SET EXERCISE - Set down, exactly as written, only the lines starting with the one that holds "Keep writing the" and ending with the one that holds "sky and two".
>> begin DATA LISTING
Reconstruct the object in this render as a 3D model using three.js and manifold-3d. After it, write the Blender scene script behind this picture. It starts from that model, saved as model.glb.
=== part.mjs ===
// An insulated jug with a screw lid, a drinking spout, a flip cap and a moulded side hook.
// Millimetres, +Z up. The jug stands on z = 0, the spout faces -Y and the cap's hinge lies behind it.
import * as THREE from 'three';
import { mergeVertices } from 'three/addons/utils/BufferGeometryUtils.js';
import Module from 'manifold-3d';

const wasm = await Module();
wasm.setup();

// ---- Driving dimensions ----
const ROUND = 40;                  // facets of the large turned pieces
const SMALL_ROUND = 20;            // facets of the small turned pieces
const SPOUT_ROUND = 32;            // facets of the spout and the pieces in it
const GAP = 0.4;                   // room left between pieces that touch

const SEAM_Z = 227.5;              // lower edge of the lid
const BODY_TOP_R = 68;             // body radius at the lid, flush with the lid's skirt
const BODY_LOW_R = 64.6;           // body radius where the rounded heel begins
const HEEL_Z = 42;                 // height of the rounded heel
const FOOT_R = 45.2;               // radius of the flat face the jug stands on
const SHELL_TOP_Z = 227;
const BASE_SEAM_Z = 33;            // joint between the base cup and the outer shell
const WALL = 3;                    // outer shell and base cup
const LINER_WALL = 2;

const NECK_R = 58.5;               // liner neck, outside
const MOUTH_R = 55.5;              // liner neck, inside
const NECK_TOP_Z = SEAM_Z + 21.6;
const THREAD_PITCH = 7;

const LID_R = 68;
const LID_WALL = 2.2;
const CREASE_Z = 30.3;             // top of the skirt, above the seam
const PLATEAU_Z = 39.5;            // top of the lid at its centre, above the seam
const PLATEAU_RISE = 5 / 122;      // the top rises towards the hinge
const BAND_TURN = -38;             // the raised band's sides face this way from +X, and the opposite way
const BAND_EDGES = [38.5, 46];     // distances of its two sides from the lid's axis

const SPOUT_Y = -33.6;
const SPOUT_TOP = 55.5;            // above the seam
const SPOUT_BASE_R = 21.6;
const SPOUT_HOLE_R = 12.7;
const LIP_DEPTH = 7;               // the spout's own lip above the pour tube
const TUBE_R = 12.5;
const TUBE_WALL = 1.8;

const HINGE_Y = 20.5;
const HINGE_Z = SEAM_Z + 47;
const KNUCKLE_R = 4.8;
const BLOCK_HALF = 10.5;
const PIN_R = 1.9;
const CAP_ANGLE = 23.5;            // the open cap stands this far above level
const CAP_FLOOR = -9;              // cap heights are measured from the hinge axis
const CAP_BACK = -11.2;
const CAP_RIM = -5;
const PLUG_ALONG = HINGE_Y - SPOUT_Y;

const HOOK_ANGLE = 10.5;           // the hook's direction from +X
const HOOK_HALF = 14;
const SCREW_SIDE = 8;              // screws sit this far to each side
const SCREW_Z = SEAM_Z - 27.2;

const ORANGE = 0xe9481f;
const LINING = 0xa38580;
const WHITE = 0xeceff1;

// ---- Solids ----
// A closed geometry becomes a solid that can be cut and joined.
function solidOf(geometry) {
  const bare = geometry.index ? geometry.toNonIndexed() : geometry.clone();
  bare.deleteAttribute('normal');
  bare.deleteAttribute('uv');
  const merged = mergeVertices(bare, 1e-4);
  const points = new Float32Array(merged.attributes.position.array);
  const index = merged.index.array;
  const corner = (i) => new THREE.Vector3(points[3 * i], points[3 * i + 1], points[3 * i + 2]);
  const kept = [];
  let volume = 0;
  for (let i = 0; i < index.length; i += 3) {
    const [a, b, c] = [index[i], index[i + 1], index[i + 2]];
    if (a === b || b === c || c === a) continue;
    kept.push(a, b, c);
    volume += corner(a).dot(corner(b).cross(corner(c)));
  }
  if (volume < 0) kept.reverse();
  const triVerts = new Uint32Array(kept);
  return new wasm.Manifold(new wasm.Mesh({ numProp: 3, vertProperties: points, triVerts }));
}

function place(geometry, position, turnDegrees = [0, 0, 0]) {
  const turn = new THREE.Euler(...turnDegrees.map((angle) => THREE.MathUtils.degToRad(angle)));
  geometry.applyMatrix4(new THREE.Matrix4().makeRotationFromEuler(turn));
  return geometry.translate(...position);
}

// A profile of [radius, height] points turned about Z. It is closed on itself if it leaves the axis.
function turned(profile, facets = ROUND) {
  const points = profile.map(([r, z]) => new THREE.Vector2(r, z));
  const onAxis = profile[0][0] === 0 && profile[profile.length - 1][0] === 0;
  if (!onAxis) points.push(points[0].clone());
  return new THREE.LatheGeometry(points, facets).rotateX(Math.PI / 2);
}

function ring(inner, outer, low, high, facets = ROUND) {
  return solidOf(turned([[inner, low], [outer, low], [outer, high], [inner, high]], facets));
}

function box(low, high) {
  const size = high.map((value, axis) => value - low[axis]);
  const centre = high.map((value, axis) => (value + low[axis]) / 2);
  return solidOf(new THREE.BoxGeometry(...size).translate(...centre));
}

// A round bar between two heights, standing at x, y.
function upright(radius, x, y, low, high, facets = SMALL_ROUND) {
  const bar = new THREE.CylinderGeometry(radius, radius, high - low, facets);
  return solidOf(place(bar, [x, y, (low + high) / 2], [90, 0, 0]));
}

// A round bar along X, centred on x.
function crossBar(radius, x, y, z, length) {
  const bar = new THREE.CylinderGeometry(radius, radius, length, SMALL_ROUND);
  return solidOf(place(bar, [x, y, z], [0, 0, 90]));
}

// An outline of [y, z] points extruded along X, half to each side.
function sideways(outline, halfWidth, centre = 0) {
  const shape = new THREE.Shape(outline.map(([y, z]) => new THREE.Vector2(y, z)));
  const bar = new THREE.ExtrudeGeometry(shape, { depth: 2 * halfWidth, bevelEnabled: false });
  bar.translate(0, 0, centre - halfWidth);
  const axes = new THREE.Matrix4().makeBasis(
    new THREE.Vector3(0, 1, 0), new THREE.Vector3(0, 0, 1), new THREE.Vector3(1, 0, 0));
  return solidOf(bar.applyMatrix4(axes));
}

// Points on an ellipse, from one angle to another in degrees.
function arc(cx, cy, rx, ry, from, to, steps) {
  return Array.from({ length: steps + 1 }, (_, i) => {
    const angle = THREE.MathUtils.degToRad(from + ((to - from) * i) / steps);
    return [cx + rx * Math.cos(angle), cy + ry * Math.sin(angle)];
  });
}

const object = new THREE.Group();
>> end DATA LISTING
>> begin DATA LISTING
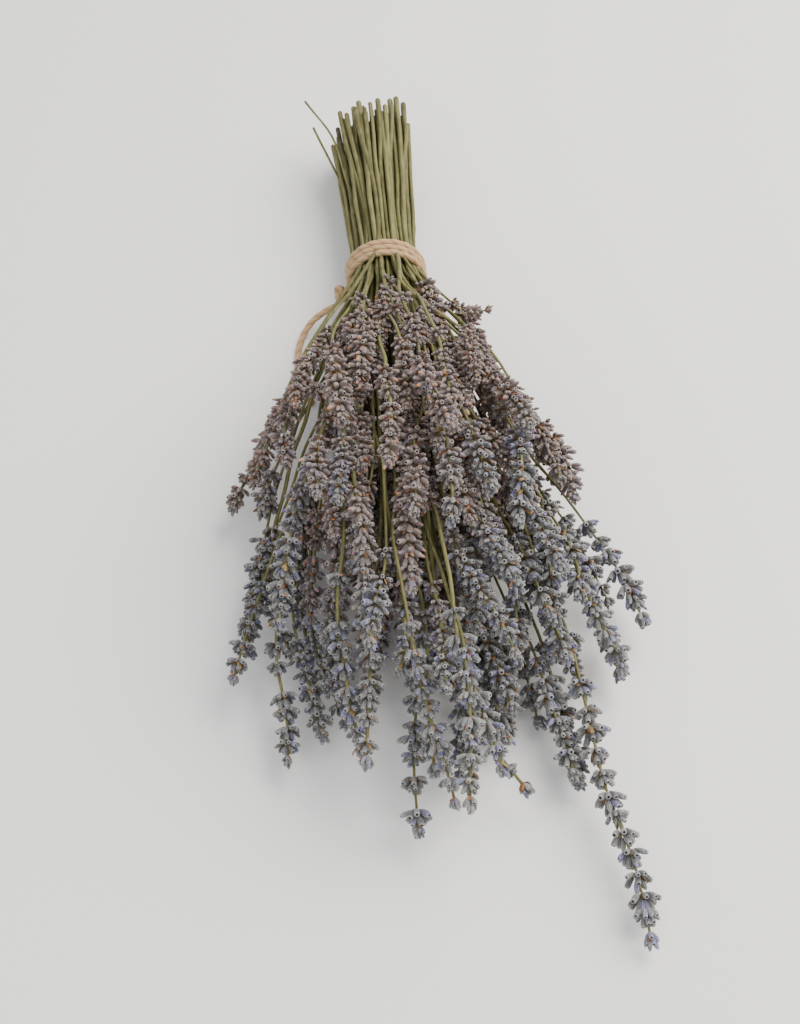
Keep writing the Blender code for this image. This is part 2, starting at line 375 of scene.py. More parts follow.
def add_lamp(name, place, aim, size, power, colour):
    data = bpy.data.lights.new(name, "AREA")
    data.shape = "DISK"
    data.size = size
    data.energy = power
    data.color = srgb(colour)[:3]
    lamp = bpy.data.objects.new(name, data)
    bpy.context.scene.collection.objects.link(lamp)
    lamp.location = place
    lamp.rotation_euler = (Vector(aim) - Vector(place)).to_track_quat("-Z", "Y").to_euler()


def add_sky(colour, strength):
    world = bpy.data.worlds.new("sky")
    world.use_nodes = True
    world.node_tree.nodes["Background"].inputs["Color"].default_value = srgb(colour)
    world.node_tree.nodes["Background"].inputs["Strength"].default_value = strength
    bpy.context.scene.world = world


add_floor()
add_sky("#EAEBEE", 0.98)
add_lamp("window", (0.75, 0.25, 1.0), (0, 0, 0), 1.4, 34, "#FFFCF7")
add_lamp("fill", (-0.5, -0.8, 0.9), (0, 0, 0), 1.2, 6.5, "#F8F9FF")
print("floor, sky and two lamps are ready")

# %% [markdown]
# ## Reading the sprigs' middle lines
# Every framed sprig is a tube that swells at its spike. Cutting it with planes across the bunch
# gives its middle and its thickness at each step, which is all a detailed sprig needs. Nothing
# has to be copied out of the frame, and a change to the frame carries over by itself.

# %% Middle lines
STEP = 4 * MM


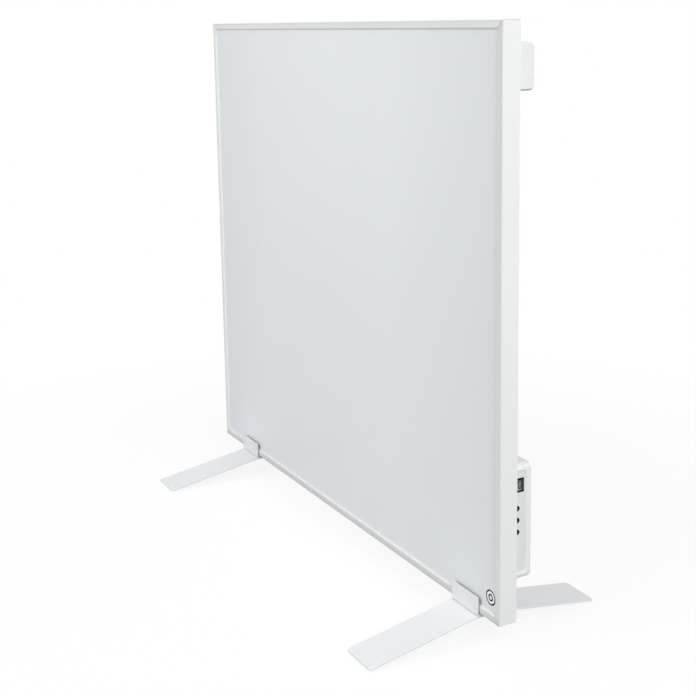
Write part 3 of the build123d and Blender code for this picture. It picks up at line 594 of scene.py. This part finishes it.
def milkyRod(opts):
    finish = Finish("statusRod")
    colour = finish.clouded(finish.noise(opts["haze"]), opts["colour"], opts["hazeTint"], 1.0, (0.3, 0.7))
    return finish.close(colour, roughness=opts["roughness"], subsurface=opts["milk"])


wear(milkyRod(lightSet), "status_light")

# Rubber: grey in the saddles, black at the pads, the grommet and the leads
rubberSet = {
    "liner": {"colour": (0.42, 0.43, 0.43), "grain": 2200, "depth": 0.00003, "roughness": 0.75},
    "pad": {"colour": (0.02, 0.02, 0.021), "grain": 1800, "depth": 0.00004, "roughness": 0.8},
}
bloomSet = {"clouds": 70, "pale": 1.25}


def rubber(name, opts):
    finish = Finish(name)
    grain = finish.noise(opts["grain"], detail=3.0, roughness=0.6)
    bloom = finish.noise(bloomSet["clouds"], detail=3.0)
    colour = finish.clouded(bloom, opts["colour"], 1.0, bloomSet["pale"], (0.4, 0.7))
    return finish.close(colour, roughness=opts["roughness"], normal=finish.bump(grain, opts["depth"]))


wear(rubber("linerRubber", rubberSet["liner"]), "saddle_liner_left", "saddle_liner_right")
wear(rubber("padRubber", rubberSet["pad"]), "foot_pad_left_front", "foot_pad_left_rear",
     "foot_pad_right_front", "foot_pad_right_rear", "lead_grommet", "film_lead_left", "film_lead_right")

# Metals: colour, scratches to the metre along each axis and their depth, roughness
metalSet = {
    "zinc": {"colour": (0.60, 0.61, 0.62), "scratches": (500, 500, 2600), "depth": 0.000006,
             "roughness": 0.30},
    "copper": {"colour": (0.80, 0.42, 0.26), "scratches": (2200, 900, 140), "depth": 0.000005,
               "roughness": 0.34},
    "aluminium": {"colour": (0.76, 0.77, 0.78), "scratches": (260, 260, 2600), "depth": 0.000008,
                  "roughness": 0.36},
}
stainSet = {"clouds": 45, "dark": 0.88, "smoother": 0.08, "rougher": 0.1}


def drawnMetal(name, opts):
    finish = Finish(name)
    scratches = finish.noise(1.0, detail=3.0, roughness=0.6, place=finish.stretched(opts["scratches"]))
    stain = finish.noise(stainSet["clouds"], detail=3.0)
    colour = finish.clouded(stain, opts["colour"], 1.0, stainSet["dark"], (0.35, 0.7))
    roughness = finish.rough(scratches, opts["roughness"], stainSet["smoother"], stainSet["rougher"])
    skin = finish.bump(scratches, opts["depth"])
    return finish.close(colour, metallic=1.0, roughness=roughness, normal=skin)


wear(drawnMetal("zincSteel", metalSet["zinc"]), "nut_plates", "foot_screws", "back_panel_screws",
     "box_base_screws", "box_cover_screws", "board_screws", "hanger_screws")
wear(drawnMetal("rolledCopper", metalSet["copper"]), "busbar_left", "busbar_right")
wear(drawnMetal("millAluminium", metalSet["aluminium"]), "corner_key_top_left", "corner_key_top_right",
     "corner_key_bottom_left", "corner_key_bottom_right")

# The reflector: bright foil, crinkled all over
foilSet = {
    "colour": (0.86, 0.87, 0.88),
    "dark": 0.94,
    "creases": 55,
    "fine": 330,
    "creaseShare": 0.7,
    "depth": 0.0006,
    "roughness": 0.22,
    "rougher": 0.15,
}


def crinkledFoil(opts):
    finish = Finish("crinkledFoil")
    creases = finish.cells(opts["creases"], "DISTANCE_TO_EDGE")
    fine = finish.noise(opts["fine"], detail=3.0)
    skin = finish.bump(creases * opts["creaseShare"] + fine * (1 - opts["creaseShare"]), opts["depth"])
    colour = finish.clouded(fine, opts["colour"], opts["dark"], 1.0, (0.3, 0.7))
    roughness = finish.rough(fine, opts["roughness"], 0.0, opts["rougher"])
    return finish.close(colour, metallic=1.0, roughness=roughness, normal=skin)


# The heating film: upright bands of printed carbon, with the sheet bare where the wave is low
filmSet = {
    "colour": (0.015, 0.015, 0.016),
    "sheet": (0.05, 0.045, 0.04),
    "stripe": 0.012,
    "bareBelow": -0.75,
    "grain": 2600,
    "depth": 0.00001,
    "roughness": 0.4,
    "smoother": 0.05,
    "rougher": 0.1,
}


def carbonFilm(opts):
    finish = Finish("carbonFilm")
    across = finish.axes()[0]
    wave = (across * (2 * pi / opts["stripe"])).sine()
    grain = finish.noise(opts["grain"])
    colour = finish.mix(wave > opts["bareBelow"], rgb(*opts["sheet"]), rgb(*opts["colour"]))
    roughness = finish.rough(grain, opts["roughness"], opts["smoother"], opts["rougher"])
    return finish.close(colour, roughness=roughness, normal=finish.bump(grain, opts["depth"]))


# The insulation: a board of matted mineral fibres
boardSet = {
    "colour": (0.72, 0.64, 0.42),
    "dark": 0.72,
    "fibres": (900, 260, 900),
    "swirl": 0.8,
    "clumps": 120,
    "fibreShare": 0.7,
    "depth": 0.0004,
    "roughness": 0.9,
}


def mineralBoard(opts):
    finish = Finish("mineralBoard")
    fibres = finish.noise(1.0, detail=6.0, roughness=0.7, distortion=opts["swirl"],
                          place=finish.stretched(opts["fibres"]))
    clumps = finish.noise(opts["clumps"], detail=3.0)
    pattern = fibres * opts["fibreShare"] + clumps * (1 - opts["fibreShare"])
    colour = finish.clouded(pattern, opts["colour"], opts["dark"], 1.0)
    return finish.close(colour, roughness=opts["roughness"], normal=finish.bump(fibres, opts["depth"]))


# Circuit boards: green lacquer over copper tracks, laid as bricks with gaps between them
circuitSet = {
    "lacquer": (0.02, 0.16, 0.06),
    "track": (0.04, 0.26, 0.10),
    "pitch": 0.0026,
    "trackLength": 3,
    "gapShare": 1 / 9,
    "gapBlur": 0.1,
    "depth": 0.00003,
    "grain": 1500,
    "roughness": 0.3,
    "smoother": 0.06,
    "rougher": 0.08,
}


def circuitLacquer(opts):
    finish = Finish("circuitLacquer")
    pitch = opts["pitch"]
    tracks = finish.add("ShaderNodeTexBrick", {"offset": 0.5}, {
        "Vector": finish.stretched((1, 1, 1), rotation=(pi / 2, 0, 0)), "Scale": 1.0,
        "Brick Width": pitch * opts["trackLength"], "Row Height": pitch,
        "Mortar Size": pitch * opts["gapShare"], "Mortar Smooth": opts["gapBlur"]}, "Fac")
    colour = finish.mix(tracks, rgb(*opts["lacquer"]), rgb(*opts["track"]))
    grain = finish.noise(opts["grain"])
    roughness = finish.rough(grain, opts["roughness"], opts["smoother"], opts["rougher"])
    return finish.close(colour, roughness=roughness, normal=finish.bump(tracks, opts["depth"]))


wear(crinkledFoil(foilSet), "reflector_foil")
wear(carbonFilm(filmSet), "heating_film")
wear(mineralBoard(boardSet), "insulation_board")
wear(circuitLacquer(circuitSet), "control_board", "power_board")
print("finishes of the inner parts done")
>> end DATA LISTING
WRITTEN ANSWER -
Keep writing the Blender code for this image. This is part 2, starting at line 375 of scene.py. More parts follow.
def add_lamp(name, place, aim, size, power, colour):
    data = bpy.data.lights.new(name, "AREA")
    data.shape = "DISK"
    data.size = size
    data.energy = power
    data.color = srgb(colour)[:3]
    lamp = bpy.data.objects.new(name, data)
    bpy.context.scene.collection.objects.link(lamp)
    lamp.location = place
    lamp.rotation_euler = (Vector(aim) - Vector(place)).to_track_quat("-Z", "Y").to_euler()


def add_sky(colour, strength):
    world = bpy.data.worlds.new("sky")
    world.use_nodes = True
    world.node_tree.nodes["Background"].inputs["Color"].default_value = srgb(colour)
    world.node_tree.nodes["Background"].inputs["Strength"].default_value = strength
    bpy.context.scene.world = world


add_floor()
add_sky("#EAEBEE", 0.98)
add_lamp("window", (0.75, 0.25, 1.0), (0, 0, 0), 1.4, 34, "#FFFCF7")
add_lamp("fill", (-0.5, -0.8, 0.9), (0, 0, 0), 1.2, 6.5, "#F8F9FF")
print("floor, sky and two lamps are ready")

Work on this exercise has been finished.